- PROBLEM DETAILS
Output the data below in full, character for character.

═════ RECORDED INFORMATION

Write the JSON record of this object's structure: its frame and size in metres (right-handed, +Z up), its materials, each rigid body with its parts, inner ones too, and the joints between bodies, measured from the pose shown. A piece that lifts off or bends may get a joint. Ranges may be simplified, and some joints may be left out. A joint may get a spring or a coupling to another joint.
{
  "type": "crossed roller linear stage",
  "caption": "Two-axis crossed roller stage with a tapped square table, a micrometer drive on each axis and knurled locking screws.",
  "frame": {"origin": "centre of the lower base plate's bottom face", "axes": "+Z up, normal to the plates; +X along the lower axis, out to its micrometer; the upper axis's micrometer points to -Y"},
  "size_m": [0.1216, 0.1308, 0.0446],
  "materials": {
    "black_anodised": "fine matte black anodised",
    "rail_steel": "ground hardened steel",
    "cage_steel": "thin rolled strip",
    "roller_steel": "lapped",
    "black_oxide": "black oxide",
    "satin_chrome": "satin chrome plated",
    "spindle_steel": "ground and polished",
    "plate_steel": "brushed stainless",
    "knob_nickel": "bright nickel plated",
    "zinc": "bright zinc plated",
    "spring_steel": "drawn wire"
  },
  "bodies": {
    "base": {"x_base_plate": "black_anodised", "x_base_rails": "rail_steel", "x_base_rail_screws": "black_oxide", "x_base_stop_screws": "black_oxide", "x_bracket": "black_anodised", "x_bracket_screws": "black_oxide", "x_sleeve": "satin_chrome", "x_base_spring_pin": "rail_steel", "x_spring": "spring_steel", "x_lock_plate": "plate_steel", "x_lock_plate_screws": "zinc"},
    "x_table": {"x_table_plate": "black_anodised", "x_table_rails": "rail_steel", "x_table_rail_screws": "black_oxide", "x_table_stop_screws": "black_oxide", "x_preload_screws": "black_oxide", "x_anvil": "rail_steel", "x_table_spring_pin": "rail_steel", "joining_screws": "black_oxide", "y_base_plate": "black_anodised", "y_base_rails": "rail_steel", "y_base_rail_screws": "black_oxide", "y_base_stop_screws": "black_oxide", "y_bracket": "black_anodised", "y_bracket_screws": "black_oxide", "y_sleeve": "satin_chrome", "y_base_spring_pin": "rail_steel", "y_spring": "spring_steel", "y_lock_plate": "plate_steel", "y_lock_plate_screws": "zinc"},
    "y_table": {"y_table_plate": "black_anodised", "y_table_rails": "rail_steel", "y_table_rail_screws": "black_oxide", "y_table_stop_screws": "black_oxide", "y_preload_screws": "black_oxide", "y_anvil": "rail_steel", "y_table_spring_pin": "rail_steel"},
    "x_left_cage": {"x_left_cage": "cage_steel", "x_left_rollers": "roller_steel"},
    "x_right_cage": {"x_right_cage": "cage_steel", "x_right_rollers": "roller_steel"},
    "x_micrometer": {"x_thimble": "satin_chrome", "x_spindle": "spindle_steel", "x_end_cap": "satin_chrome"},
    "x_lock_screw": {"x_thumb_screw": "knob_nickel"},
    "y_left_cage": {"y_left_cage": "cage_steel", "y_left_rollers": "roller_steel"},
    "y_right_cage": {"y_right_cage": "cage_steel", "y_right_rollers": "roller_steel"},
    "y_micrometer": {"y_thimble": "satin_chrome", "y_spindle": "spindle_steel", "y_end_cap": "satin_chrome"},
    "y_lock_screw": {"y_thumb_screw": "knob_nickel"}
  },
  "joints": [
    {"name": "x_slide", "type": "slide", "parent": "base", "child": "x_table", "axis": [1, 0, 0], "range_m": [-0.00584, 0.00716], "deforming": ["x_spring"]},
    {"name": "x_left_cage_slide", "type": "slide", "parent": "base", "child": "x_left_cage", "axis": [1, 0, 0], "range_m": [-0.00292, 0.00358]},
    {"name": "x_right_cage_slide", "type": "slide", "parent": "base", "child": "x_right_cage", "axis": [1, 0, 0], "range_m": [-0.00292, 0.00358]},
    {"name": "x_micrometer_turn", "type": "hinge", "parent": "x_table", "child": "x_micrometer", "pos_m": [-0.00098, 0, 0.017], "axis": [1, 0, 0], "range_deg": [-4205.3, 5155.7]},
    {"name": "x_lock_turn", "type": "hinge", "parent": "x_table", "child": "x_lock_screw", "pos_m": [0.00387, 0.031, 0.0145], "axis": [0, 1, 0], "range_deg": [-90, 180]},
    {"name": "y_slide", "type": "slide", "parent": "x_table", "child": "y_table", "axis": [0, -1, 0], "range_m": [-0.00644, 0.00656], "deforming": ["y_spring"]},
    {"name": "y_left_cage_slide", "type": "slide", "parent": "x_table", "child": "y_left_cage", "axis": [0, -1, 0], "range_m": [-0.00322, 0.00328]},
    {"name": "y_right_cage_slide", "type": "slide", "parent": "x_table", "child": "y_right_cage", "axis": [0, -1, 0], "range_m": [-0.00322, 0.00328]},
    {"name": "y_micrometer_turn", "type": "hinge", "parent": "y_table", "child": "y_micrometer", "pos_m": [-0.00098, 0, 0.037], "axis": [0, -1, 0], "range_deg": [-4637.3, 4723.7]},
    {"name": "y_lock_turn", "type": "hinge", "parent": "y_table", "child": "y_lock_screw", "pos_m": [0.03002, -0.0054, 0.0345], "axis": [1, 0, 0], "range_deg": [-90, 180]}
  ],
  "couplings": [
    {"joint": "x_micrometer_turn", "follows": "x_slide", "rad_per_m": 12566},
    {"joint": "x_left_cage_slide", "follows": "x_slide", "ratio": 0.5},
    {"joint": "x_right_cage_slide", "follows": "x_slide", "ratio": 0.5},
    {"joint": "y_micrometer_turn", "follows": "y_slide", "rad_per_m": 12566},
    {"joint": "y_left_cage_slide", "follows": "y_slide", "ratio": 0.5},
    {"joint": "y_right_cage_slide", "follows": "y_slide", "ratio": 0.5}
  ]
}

══════════

- ANSWER TO THIS TASK
Write the JSON record of this object's structure: its frame and size in metres (right-handed, +Z up), its materials, each rigid body with its parts, inner ones too, and the joints between bodies, measured from the pose shown. A piece that lifts off or bends may get a joint. Ranges may be simplified, and some joints may be left out. A joint may get a spring or a coupling to another joint.
{
  "type": "crossed roller linear stage",
  "caption": "Two-axis crossed roller stage with a tapped square table, a micrometer drive on each axis and knurled locking screws.",
  "frame": {"origin": "centre of the lower base plate's bottom face", "axes": "+Z up, normal to the plates; +X along the lower axis, out to its micrometer; the upper axis's micrometer points to -Y"},
  "size_m": [0.1216, 0.1308, 0.0446],
  "materials": {
    "black_anodised": "fine matte black anodised",
    "rail_steel": "ground hardened steel",
    "cage_steel": "thin rolled strip",
    "roller_steel": "lapped",
    "black_oxide": "black oxide",
    "satin_chrome": "satin chrome plated",
    "spindle_steel": "ground and polished",
    "plate_steel": "brushed stainless",
    "knob_nickel": "bright nickel plated",
    "zinc": "bright zinc plated",
    "spring_steel": "drawn wire"
  },
  "bodies": {
    "base": {"x_base_plate": "black_anodised", "x_base_rails": "rail_steel", "x_base_rail_screws": "black_oxide", "x_base_stop_screws": "black_oxide", "x_bracket": "black_anodised", "x_bracket_screws": "black_oxide", "x_sleeve": "satin_chrome", "x_base_spring_pin": "rail_steel", "x_spring": "spring_steel", "x_lock_plate": "plate_steel", "x_lock_plate_screws": "zinc"},
    "x_table": {"x_table_plate": "black_anodised", "x_table_rails": "rail_steel", "x_table_rail_screws": "black_oxide", "x_table_stop_screws": "black_oxide", "x_preload_screws": "black_oxide", "x_anvil": "rail_steel", "x_table_spring_pin": "rail_steel", "joining_screws": "black_oxide", "y_base_plate": "black_anodised", "y_base_rails": "rail_steel", "y_base_rail_screws": "black_oxide", "y_base_stop_screws": "black_oxide", "y_bracket": "black_anodised", "y_bracket_screws": "black_oxide", "y_sleeve": "satin_chrome", "y_base_spring_pin": "rail_steel", "y_spring": "spring_steel", "y_lock_plate": "plate_steel", "y_lock_plate_screws": "zinc"},
    "y_table": {"y_table_plate": "black_anodised", "y_table_rails": "rail_steel", "y_table_rail_screws": "black_oxide", "y_table_stop_screws": "black_oxide", "y_preload_screws": "black_oxide", "y_anvil": "rail_steel", "y_table_spring_pin": "rail_steel"},
    "x_left_cage": {"x_left_cage": "cage_steel", "x_left_rollers": "roller_steel"},
    "x_right_cage": {"x_right_cage": "cage_steel", "x_right_rollers": "roller_steel"},
    "x_micrometer": {"x_thimble": "satin_chrome", "x_spindle": "spindle_steel", "x_end_cap": "satin_chrome"},
    "x_lock_screw": {"x_thumb_screw": "knob_nickel"},
    "y_left_cage": {"y_left_cage": "cage_steel", "y_left_rollers": "roller_steel"},
    "y_right_cage": {"y_right_cage": "cage_steel", "y_right_rollers": "roller_steel"},
    "y_micrometer": {"y_thimble": "satin_chrome", "y_spindle": "spindle_steel", "y_end_cap": "satin_chrome"},
    "y_lock_screw": {"y_thumb_screw": "knob_nickel"}
  },
  "joints": [
    {"name": "x_slide", "type": "slide", "parent": "base", "child": "x_table", "axis": [1, 0, 0], "range_m": [-0.00584, 0.00716], "deforming": ["x_spring"]},
    {"name": "x_left_cage_slide", "type": "slide", "parent": "base", "child": "x_left_cage", "axis": [1, 0, 0], "range_m": [-0.00292, 0.00358]},
    {"name": "x_right_cage_slide", "type": "slide", "parent": "base", "child": "x_right_cage", "axis": [1, 0, 0], "range_m": [-0.00292, 0.00358]},
    {"name": "x_micrometer_turn", "type": "hinge", "parent": "x_table", "child": "x_micrometer", "pos_m": [-0.00098, 0, 0.017], "axis": [1, 0, 0], "range_deg": [-4205.3, 5155.7]},
    {"name": "x_lock_turn", "type": "hinge", "parent": "x_table", "child": "x_lock_screw", "pos_m": [0.00387, 0.031, 0.0145], "axis": [0, 1, 0], "range_deg": [-90, 180]},
    {"name": "y_slide", "type": "slide", "parent": "x_table", "child": "y_table", "axis": [0, -1, 0], "range_m": [-0.00644, 0.00656], "deforming": ["y_spring"]},
    {"name": "y_left_cage_slide", "type": "slide", "parent": "x_table", "child": "y_left_cage", "axis": [0, -1, 0], "range_m": [-0.00322, 0.00328]},
    {"name": "y_right_cage_slide", "type": "slide", "parent": "x_table", "child": "y_right_cage", "axis": [0, -1, 0], "range_m": [-0.00322, 0.00328]},
    {"name": "y_micrometer_turn", "type": "hinge", "parent": "y_table", "child": "y_micrometer", "pos_m": [-0.00098, 0, 0.037], "axis": [0, -1, 0], "range_deg": [-4637.3, 4723.7]},
    {"name": "y_lock_turn", "type": "hinge", "parent": "y_table", "child": "y_lock_screw", "pos_m": [0.03002, -0.0054, 0.0345], "axis": [1, 0, 0], "range_deg": [-90, 180]}
  ],
  "couplings": [
    {"joint": "x_micrometer_turn", "follows": "x_slide", "rad_per_m": 12566},
    {"joint": "x_left_cage_slide", "follows": "x_slide", "ratio": 0.5},
    {"joint": "x_right_cage_slide", "follows": "x_slide", "ratio": 0.5},
    {"joint": "y_micrometer_turn", "follows": "y_slide", "rad_per_m": 12566},
    {"joint": "y_left_cage_slide", "follows": "y_slide", "ratio": 0.5},
    {"joint": "y_right_cage_slide", "follows": "y_slide", "ratio": 0.5}
  ]
}